● **Written task**
Below are entries. Copy exactly the lines running from the line that holds "# Collars of" to the line that holds "point = shown.matrix_world", with both ends included.

● **Exercise inputs**

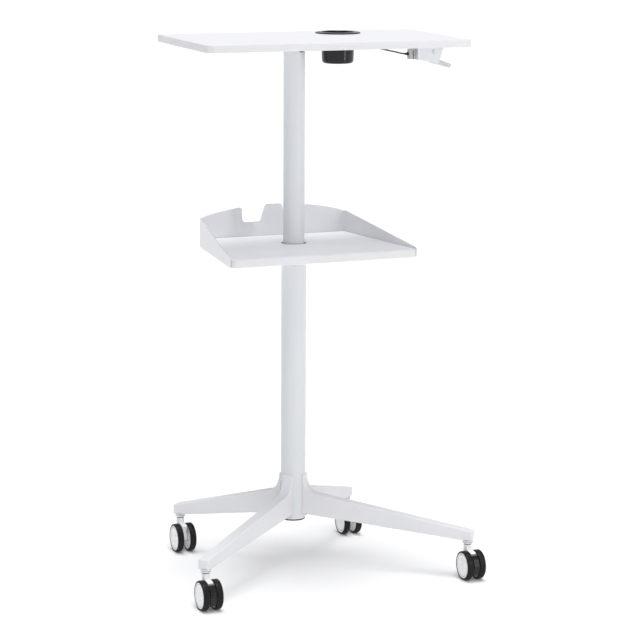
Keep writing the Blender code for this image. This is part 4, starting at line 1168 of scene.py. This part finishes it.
# ---- studio
def make_studio():
    """A plain pale floor, soft light from above and one soft box on the right."""
    floor_paint = Paint("pale_floor", (0.93, 0.93, 0.935), 0.9)
    floor_paint.mottle(floor_paint.mapped(floor_paint.noise(3, 2), 0, 1), (0.925, 0.925, 0.93))
    floor = new_object(
        "floor", lambda bm: bmesh.ops.create_grid(bm, x_segments=2, y_segments=2, size=60))
    floor.data.materials.append(floor_paint.material)

    world = bpy.data.worlds.new("studio")
    world.use_nodes = True
    sky = world.node_tree.nodes["Background"]
    dial(sky, Color=(0.985, 0.99, 1.0, 1), Strength=0.54)
    bpy.context.scene.world = world

    suns = (("overhead", 1.72, 28, 2, 0), ("front_high", 0.66, 40, 40, -14))
    for name, strength, angle, tilt, turn in suns:
        light = bpy.data.lights.new(name, "SUN")
        light.energy = strength
        light.angle = radians(angle)
        lamp = add(name, light)
        lamp.rotation_euler = (radians(tilt), 0, radians(turn))

    box = bpy.data.lights.new("soft_box", "AREA")
    box.shape = "RECTANGLE"
    box.size = 0.36
    box.size_y = 2.2
    box.energy = 18
    soft = add("soft_box", box)
    soft.location = (1.82, -2.93, 1.5)
    aim = Vector((0, 0, 0.8)) - soft.location
    soft.rotation_euler = aim.to_track_quat("-Z", "Y").to_euler()


def make_camera():
    """A long lens at a standing person's eye height, front left of the lectern."""
    yaw, pitch, roll = 0.39674, 0.18368, 0.00487        # radians, from straight ahead and level
    spot = (-2.06502, -5.08276, 1.57729)                # from the column's foot
    focal_length, sensor_width = 139.54, 36             # in millimetres
    forward = Vector((sin(yaw) * cos(pitch), cos(yaw) * cos(pitch), -sin(pitch)))
    right = Vector((cos(yaw), -sin(yaw), 0))
    up = right.cross(forward)
    tilted = cos(roll) * right + sin(roll) * up
    upright = cos(roll) * up - sin(roll) * right
    data = bpy.data.cameras.new("camera")
    data.lens = focal_length
    data.sensor_width = sensor_width
    camera = add("camera", data)
    turn = Matrix((tilted, upright, -forward)).transposed().to_4x4()
    camera.matrix_world = COLUMN @ at(*spot) @ turn
    bpy.context.scene.camera = camera
    bpy.context.scene.view_settings.view_transform = "Standard"


# ---- build
make_worktop()
make_cup_holder()
make_top_plate()
make_bracket()
make_lever()
make_cable()
make_column()
make_shelf()
make_gallery()
make_foot()
for corner in CORNERS:
    make_arm(corner)
    make_stem(corner)
    make_housing(corner)
    for side in SIDES:
        make_wheel(corner, side)
    if corner.startswith("front"):
        make_pedal(corner)
make_studio()
make_camera()
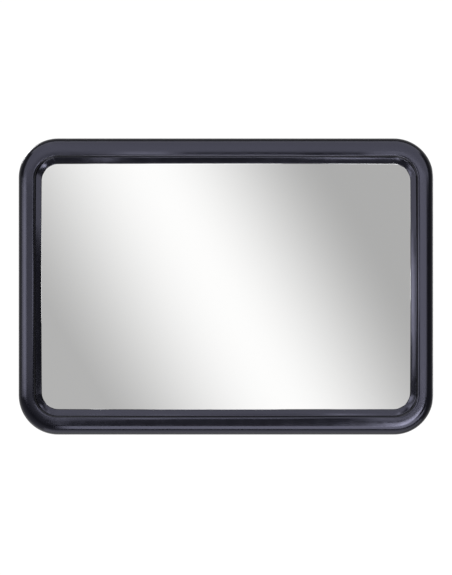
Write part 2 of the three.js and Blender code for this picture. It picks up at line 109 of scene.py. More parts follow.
FRAME_SCREWS = [f"frame_screw_{number:02d}" for number in range(1, 13)]
BRACKET_SCREWS = [f"bracket_screw_{number}" for number in range(1, 5)]
BRACKET_NUTS = [f"bracket_nut_{number}" for number in range(1, 5)]
FRAME_SCREW = {"shank": 0.0017, "length": 0.017, "head": 0.0036, "rise": 0.0023, "pitch": 0.0012}
BRACKET_SCREW = {"shank": 0.0025, "length": 0.0157, "head": 0.0045, "rise": 0.003, "pitch": 0.0008}
NUT_FLAT = 0.00398
POST_RADIUS = 0.0045

EYE_RADIUS, EYE_HALF = 0.012, 0.010
BOLT_RADIUS, BORE_RADIUS = 0.004, 0.0043
BOLT_HEAD_FLAT, BOLT_HEAD_HEIGHT = 0.0065, 0.0053
BOLT_THREAD_START, BOLT_PITCH = 0.012, 0.00125
INSERT_RADIUS, INSERT_LENGTH = 0.007, 0.012
KNOB_LOBES, KNOB_RADIUS, KNOB_LOBE_DEPTH = 6, 0.0164, 0.0015
KNOB_HUB_RADIUS, KNOB_HUB_HEIGHT = 0.0115, 0.006
EAR_RADIUS, EAR_THICKNESS, EAR_INNER_FACE = 0.013, 0.004, 0.0121
WALL_EAR_ROOT, CLEVIS_EAR_ROOT = 0.024, 0.020
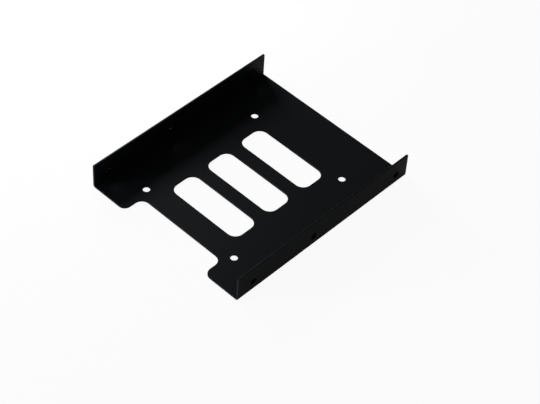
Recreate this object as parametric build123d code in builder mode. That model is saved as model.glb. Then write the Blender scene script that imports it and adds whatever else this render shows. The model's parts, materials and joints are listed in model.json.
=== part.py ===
from build123d import *
import os

# Drive bay adapter bracket. One steel sheet is punched and folded into a shallow open tray: a
# plate with an upright flange along each side. A small drive is fixed onto the plate, and the
# flanges are fixed to the sides of a larger drive bay.
# +X runs across the tray, +Y from the notched front edge to the back edge, and +Z upwards.
# The origin is on the underside of the plate, at the middle of the tray. Sizes are millimetres.

# Sheet and its folds
sheet_thickness = 1.0
inner_bend_radius = 0.5
flange_corner_radius = 0.5

# Fixing holes of the bay: three in each flange, counted from the front edge
bay_width = 101.6
bay_hole_height = 6.35
bay_hole_front_margin = 10.2
bay_hole_front_spacing = 41.6
bay_hole_back_spacing = 60.0
bay_hole_back_margin = 8.2
bay_hole_top_margin = 8.65

# Collar that the punch draws inwards round each of those holes, and its thread's outer diameter
thread_diameter = 3.5
collar_height = 1.2
collar_wall = 0.75
collar_root_radius = 0.3
collar_entry_radius = 0.2

# Clearance holes that fix the small drive
drive_hole_diameter = 3.8
drive_hole_spacing_across = 61.72
drive_hole_spacing_along = 76.6
drive_hole_front_margin = 17.5

# Notch that leaves room for the plugs of the small drive
notch_width = 56.0
notch_depth = 12.0
notch_root_radius = 4.5
notch_mouth_radius = 4.0

# Air slots behind the notch
slot_count = 3
slot_length = 46.0
slot_width = 16.0
slot_corner_radius = 5.0
slot_bar = 8.0
notch_to_slot_web = 14.0

# Worked out from the sizes above
outer_bend_radius = inner_bend_radius + sheet_thickness
half_width = bay_width / 2
flange_height = bay_hole_height + bay_hole_top_margin
bay_hole_span = bay_hole_front_spacing + bay_hole_back_spacing
tray_depth = bay_hole_front_margin + bay_hole_span + bay_hole_back_margin
front_edge = -tray_depth / 2

first_bay_hole = front_edge + bay_hole_front_margin
bay_hole_rows = (
    first_bay_hole,
    first_bay_hole + bay_hole_front_spacing,
    first_bay_hole + bay_hole_span,
)
bay_holes = [
    Location((side * half_width, row, bay_hole_height), (0, side * 90, 0))
    for side in (-1, 1)
    for row in bay_hole_rows
]
collar_reach = sheet_thickness + collar_height
collar_radius = thread_diameter / 2 + collar_wall

drive_hole_centre = front_edge + drive_hole_front_margin + drive_hole_spacing_along / 2

slot_pitch = slot_width + slot_bar
slot_row_length = slot_count * slot_pitch - slot_bar
slot_row_centre = front_edge + notch_depth + notch_to_slot_web + slot_row_length / 2

with BuildPart() as bracket:
    # Folded sheet: the outside of the section is drawn, and the sheet lies inside it
    with BuildSketch(Plane.XZ):
        with BuildLine():
            FilletPolyline(
                (-half_width, flange_height),
                (-half_width, 0),
                (half_width, 0),
                (half_width, flange_height),
                radius=outer_bend_radius,
            )
            offset(amount=sheet_thickness, side=Side.LEFT)
        make_face()
    extrude(amount=tray_depth / 2, both=True)

    # Top corners of the flanges
    top_corners = bracket.edges().filter_by(Axis.X).group_by(Axis.Z)[-1]
    fillet(top_corners, radius=flange_corner_radius)

    # Notch in the front edge, rounded at its root and at its mouth
    with BuildSketch() as notch:
        with Locations((0, front_edge)):
            Rectangle(notch_width, 2 * notch_depth)
        fillet(notch.vertices().group_by(Axis.Y)[-1], radius=notch_root_radius)
    extrude(amount=sheet_thickness, mode=Mode.SUBTRACT)
    notch_walls = bracket.edges(Select.LAST).filter_by(Axis.Z)
    fillet(notch_walls.group_by(Axis.Y)[0], radius=notch_mouth_radius)

    # Row of air slots
    with BuildSketch():
        with Locations((0, slot_row_centre)):
            with GridLocations(0, slot_pitch, 1, slot_count):
                RectangleRounded(slot_length, slot_width, slot_corner_radius)
    extrude(amount=sheet_thickness, mode=Mode.SUBTRACT)

    # Clearance holes for the small drive
    with Locations((0, drive_hole_centre, sheet_thickness)):
        with GridLocations(drive_hole_spacing_across, drive_hole_spacing_along, 2, 2):
            Hole(drive_hole_diameter / 2, depth=sheet_thickness)

    # Collars of the bay's fixing holes, drawn inwards from each flange
    with Locations(*bay_holes):
        Cylinder(
            collar_radius,
            collar_reach,
            align=(Align.CENTER, Align.CENTER, Align.MAX),
        )
    collar_circles = bracket.edges(Select.LAST).filter_by(GeomType.CIRCLE)
    collar_roots = collar_circles.group_by(lambda edge: abs(edge.center().X))[-1]
    fillet(collar_roots, radius=collar_root_radius)

    # Their bores, with the rounded entry that the punch leaves on the outside
    with Locations(*bay_holes):
        Hole(thread_diameter / 2, depth=collar_reach)
    bore_circles = bracket.edges(Select.LAST).filter_by(GeomType.CIRCLE)
    bore_entries = bore_circles.group_by(lambda edge: abs(edge.center().X))[-1]
    fillet(bore_entries, radius=collar_entry_radius)

bracket.part.label = "bracket"
os.makedirs("parts", exist_ok=True)
export_step(bracket.part, "parts/bracket.step")
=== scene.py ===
import json
import math

import bmesh
import bpy
from bpy.props import FloatProperty, FloatVectorProperty, IntProperty, PointerProperty
from mathutils import Matrix, Vector


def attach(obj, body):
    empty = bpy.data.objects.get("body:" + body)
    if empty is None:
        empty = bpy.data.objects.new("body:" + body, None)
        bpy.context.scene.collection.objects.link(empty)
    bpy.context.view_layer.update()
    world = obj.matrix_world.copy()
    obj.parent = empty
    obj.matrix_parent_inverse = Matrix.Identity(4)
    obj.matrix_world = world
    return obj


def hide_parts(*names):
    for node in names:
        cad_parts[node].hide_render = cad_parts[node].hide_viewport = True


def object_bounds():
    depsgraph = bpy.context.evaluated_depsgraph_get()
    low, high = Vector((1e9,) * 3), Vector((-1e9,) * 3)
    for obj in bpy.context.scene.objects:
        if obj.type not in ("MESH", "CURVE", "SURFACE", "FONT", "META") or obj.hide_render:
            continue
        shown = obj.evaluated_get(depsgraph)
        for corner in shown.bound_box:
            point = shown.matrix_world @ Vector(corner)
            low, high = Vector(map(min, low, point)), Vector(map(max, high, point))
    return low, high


bl_info = {
    "name": "Drive Bay Bracket",
    "version": (1, 0, 0),
    "blender": (4, 5, 0),
    "location": "View3D > Sidebar > Bracket",
    "description": "Dresses the folded drive bay bracket: rounded edges, threads, paint and studio",
    "category": "Object",
}

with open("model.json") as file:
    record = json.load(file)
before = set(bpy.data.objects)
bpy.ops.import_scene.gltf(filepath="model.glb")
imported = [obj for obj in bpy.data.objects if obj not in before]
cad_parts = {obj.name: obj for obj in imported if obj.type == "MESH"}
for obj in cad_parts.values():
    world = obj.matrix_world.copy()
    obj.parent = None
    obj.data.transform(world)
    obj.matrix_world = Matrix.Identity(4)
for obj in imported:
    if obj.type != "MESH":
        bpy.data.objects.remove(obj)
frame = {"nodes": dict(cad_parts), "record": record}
cad_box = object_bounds()
record = frame["record"]

MILLIMETRE = 0.001
WHITE = (1.0, 1.0, 1.0, 1.0)
NOISE_MIDDLE = 0.5

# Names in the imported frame
BODY = "root"
SHEET_NODE = "bracket"
PAINT_SLOT = "black_paint"
SIDE_HOLE_MOUNTS = "bay_screws"

# Masks on the sheet's faces: thin paint that is lighter as a painted highlight, and painted shade
# in the bores
THIN_PAINT_AND_HIGHLIGHT = "thin_paint_and_painted_highlight"
BORE = "bore_wall"

# Merging the CAD sheet's triangles
MERGE_DISTANCE = 0.001 * MILLIMETRE
FLAT_ANGLE = math.radians(0.5)

# Telling the sheet's faces apart
PLACE_DIGITS = 6  # decimals of a metre to which a hole's place is rounded
BORE_TOLERANCE = 0.05 * MILLIMETRE  # how far outside its radius a bore's wall may lie
FOLD_RADIUS = 1.5 * MILLIMETRE  # outside of the folds
CUT_WALL_SLANT = 0.2  # a cut wall's normal has less than this through the sheet's thickness
FOLD_END_SLANT = 0.8  # the normal of a fold's cut end has more than this along the depth

# Paint over the edges, thin there and lighter as a painted highlight
EDGE_ROUGHNESS_SHARE = 0.75  # of the roughness on the flat faces
EDGE_PATCHES_PER_METRE = 1500.0
LEAST_THIN_PAINT_AND_HIGHLIGHT = 0.4  # share of the thinning that is left where the noise is lowest

# Threads
ROOT_HALF_WIDTH = 0.44  # of a pitch
CREST_HALF_WIDTH = 0.07  # of a pitch
RUNOUT = 0.05  # of a pitch, past each end before it is cut
ROOT_SINK = 0.03 * MILLIMETRE  # depth of the ridge's root inside the bore's wall
CUT_TOLERANCE = 0.0001 * MILLIMETRE
START_TURN = math.radians(137.5)  # from one thread's start to the next one's

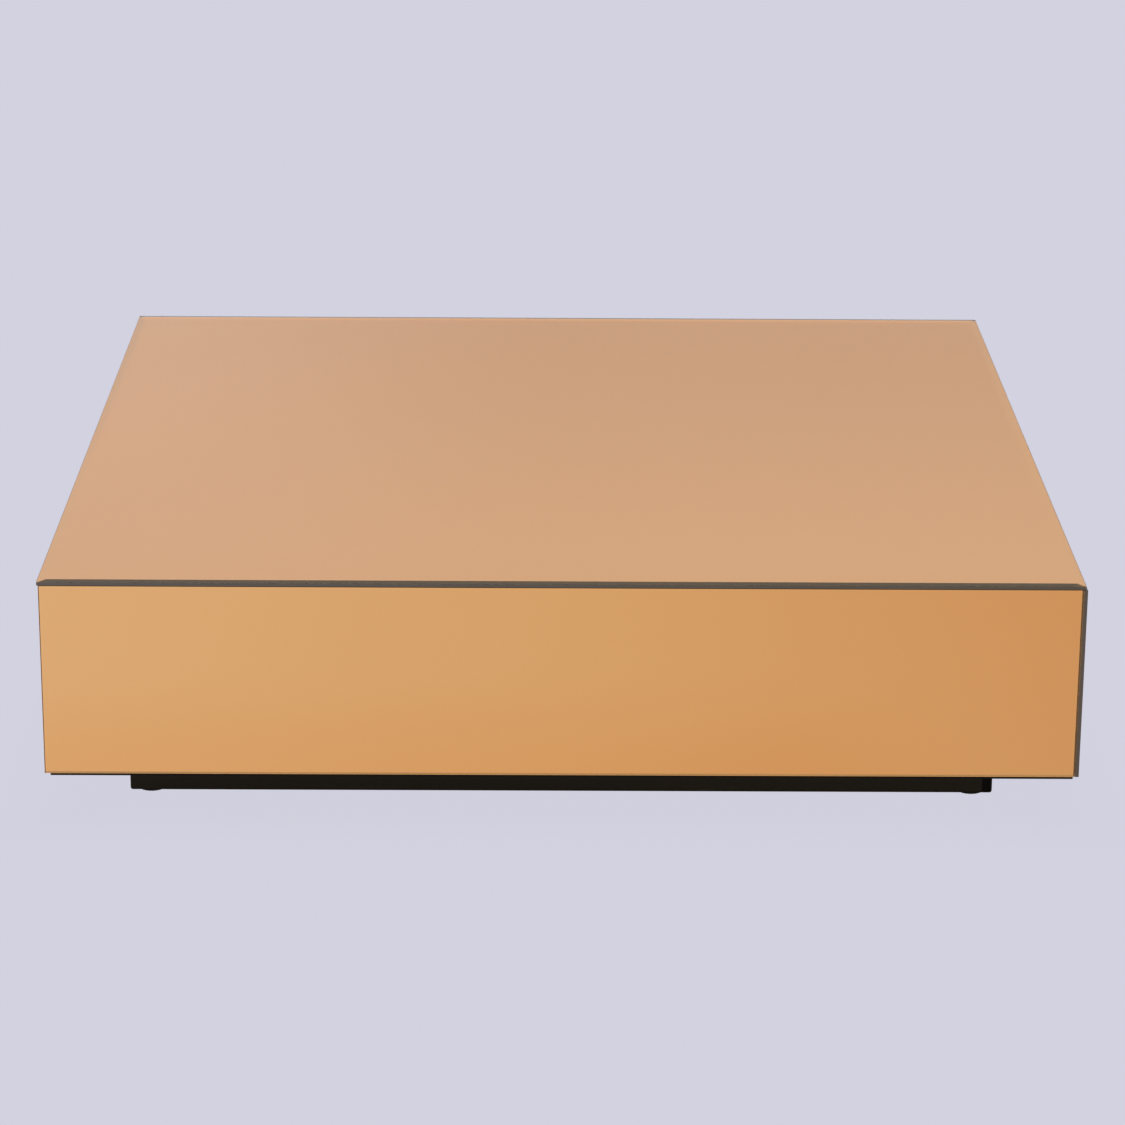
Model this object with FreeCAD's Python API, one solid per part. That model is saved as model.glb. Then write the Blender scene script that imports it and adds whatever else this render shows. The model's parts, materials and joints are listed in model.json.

● **Task solution**
    # Collars of the bay's fixing holes, drawn inwards from each flange
    with Locations(*bay_holes):
        Cylinder(
            collar_radius,
            collar_reach,
            align=(Align.CENTER, Align.CENTER, Align.MAX),
        )
    collar_circles = bracket.edges(Select.LAST).filter_by(GeomType.CIRCLE)
    collar_roots = collar_circles.group_by(lambda edge: abs(edge.center().X))[-1]
    fillet(collar_roots, radius=collar_root_radius)

    # Their bores, with the rounded entry that the punch leaves on the outside
    with Locations(*bay_holes):
        Hole(thread_diameter / 2, depth=collar_reach)
    bore_circles = bracket.edges(Select.LAST).filter_by(GeomType.CIRCLE)
    bore_entries = bore_circles.group_by(lambda edge: abs(edge.center().X))[-1]
    fillet(bore_entries, radius=collar_entry_radius)

bracket.part.label = "bracket"
os.makedirs("parts", exist_ok=True)
export_step(bracket.part, "parts/bracket.step")
=== scene.py ===
import json
import math

import bmesh
import bpy
from bpy.props import FloatProperty, FloatVectorProperty, IntProperty, PointerProperty
from mathutils import Matrix, Vector


def attach(obj, body):
    empty = bpy.data.objects.get("body:" + body)
    if empty is None:
        empty = bpy.data.objects.new("body:" + body, None)
        bpy.context.scene.collection.objects.link(empty)
    bpy.context.view_layer.update()
    world = obj.matrix_world.copy()
    obj.parent = empty
    obj.matrix_parent_inverse = Matrix.Identity(4)
    obj.matrix_world = world
    return obj


def hide_parts(*names):
    for node in names:
        cad_parts[node].hide_render = cad_parts[node].hide_viewport = True


def object_bounds():
    depsgraph = bpy.context.evaluated_depsgraph_get()
    low, high = Vector((1e9,) * 3), Vector((-1e9,) * 3)
    for obj in bpy.context.scene.objects:
        if obj.type not in ("MESH", "CURVE", "SURFACE", "FONT", "META") or obj.hide_render:
            continue
        shown = obj.evaluated_get(depsgraph)
        for corner in shown.bound_box:
            point = shown.matrix_world @ Vector(corner)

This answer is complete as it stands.